The series is a takeoff of National Lampoon's Animal House and Van Wilder focusing on the football-centric university, Blue Mountain State, and its rather awkward team "The Goats." It covers topics of college life, including football, scoring with women, drinking binges, wild partying, and hazing.
Main characters
* Alex Moran (Darin Brooks): A freshman second-string quarterback for the Blue Mountain State team and the first 10,000 yard passer in Wyoming high school history. Unlike the rest of the characters, Alex does not see college football as a stepping stone for the NFL and is content to spend his days as a back-up player and a life as an "Average Joe" once he graduates college. Instead, he is dedicated to having as much fun as humanly possible while in college, which includes getting drunk and having sex. He is from Cheyenne, Wyoming.
* Sammy Cacciatore (Chris Romano): The team mascot (Mounty, The Mountain Goat Mascot) and Alex's roommate. Is constantly searching for girls and excuses to get drunk, with his drinking often leading him into misadventure. Like Alex, he grew up in Wyoming.
* Thad Castle (Alan Ritchson): A junior linebacker/team captain from Connecticut. Despite his status as a two time consensus All-American and team record holder for most tackles in a game (a game which he was subsequently ejected from for calling referees "butt faces"), Thad is largely hated by his teammates for his bullying and high strung antics when things do not go his way. Has a father who died while in the military, stationed in Bosnia and has an attractive half-sister of which he is overly protective. He is also heavily prone to engage in excessive homoerotic behavior, especially in the hazing rituals of freshman players. He also uses rabies to enhance his performance from time to time, as he stated in episode "Legend of the Golden Arm," when saying that "only idiots" use steroids because rabies is undetectable for current doping test methods.
* Craig Shilo (Sam Jones III) (Starring Season 1) : Last years National High School Player of the Year, Craig Shilo is the team's star freshman player. Unlike his teammates, Craig is rather straight-laced and committed to his ultra-manipulative girlfriend Denise, with whom he breaks up when he finds out she cheated on him with other men, including a man from her marketing class whom she tells Craig is an NFL scout. Shilo is from Columbus, Ohio.
Secondary characters
* Coach Marty Daniels (Ed Marinaro): Six time National Champion, and long standing pillar of the BMS community, Coach Marty Daniels is the winningest football coach in Blue Mountain State history. Coach Daniels has accumulated 243 wins over the years and expects to add to that total this year in his quest to break Joe Paternos record.
* Denise Roy (Gabrielle Dennis): Denise is Craig Shilo's high school girlfriend. A former homecoming queen and star student at Blue Mountain State, Denise is a cold and calculating figure who withholds sex from Craig to make him play better, all the while sleeping around behind his back (having three-ways with two other women and sleeping with a guy from her marketing class). She is often at odds with Alex Moran, who sees through her facade.
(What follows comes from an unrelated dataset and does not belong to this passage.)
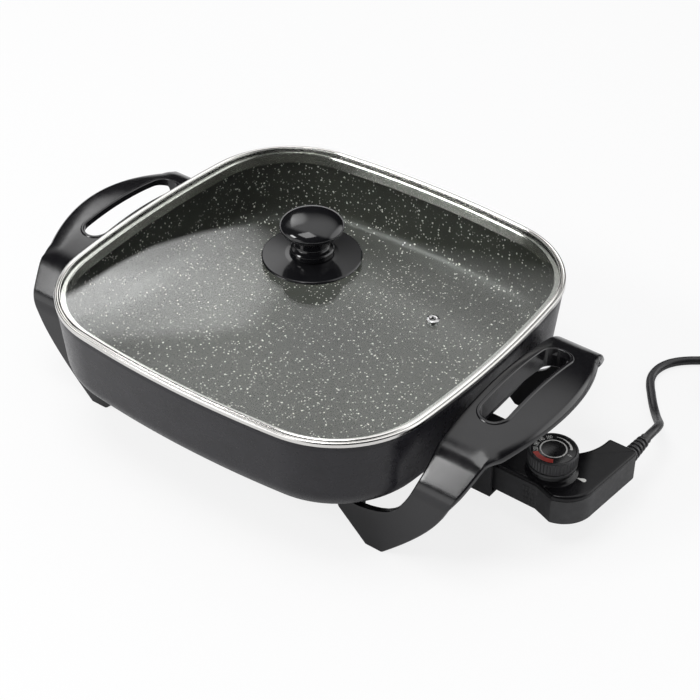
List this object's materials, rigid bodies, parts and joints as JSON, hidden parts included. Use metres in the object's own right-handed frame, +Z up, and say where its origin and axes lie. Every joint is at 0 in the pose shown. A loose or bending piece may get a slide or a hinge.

* Larry (Omari Newton): A junior defensive back, who plays a "sidekick" role to Thad. Although the event is unspecified, it is known that Larry once helped Thad out of a tough situation.
* Donny (Rob Ramsay): An offensive lineman of an unspecified year.
* Harmon Tedesco (James Cade): The kicker for the football team. While living the life of a Special Teams player at BMS, Harmon has a great deal of experience with drug use such as Marijuana, Ecstasy, Cocaine and Heroin.
[edit] Reception
Metacritic gave the series 38 out of 100, from the 4 reviews it collected, and a user score of 8.7 out of 10 based on 32 votes.[2] Brian Lowry of Variety found that "Blue Mountain embraces that (crude comedy) aspect of Spike's mandate over all else -- putting the bodily function/semi-nudity cart before the sitcom horse."[3] Lowry also stated that, "(Spike) has simply made this too-blue "Mountain" into a comedic molehill." Mark A. Perigard of the Boston Herald gave the series a favourable review saying, "Blue is also frequently funny in a raunchy American Pie way. Its a college comedy in which the guys want to get wasted and laid, in whatever order." As to production Perigard described it as "solidly made on a cable budget." Joe Walljasper of the Columbia Daily Tribune describes the series as appealing to those who viewed the film Porky's and "felt that the jokes were a little too high-brow."
The show has averaged 949,000 viewers through its first six episodes while improving on the time slot by 165% among men 18-24. As a result, it has been renewed for a second season.